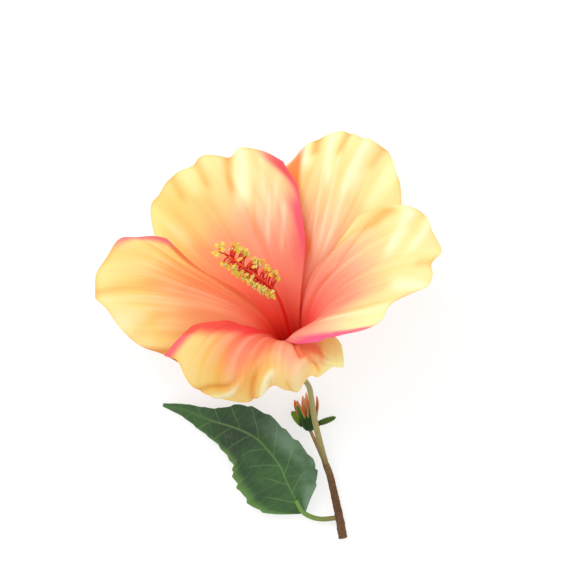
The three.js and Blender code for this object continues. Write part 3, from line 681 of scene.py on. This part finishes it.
def petal_relief(petal, u, v, s, across):
    """Offset of a petal's surface to its inner side."""

    def margins(key, strength):
        return np.where(v < 0, *petal[key]) * strength * grown(key, s)

    margin = smooth(np.abs(v), 0, MARGIN)
    edge, lift = margins("edge", margin), margins("lift", margin)
    twist = -across * math.tan(math.radians(petal["twist"])) * grown("twist", s)
    curl = margins("curl", np.clip((np.abs(v) - CURLED) / (1 - CURLED), 0, 1) ** 2)
    ruffle = through(petal["ruffle"], (v + 1) / 2) * u**RUFFLE_GROWTH
    side_wave = np.sin(2 * math.pi * SIDE_FOLDS * u) * grown("side_folds", s)
    return edge + lift + twist + curl + ruffle + SIDE_FOLD_HEIGHT * np.abs(v) ** 5 * side_wave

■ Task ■
Extract each line of the material exactly as it stands.

■ Result ■
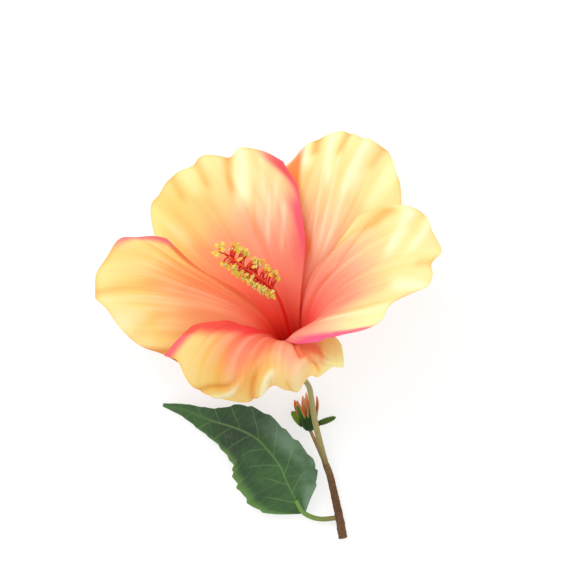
The three.js and Blender code for this object continues. Write part 3, from line 681 of scene.py on. This part finishes it.
def petal_relief(petal, u, v, s, across):
    """Offset of a petal's surface to its inner side."""

    def margins(key, strength):
        return np.where(v < 0, *petal[key]) * strength * grown(key, s)

    margin = smooth(np.abs(v), 0, MARGIN)
    edge, lift = margins("edge", margin), margins("lift", margin)
    twist = -across * math.tan(math.radians(petal["twist"])) * grown("twist", s)
    curl = margins("curl", np.clip((np.abs(v) - CURLED) / (1 - CURLED), 0, 1) ** 2)
    ruffle = through(petal["ruffle"], (v + 1) / 2) * u**RUFFLE_GROWTH
    side_wave = np.sin(2 * math.pi * SIDE_FOLDS * u) * grown("side_folds", s)
    return edge + lift + twist + curl + ruffle + SIDE_FOLD_HEIGHT * np.abs(v) ** 5 * side_wave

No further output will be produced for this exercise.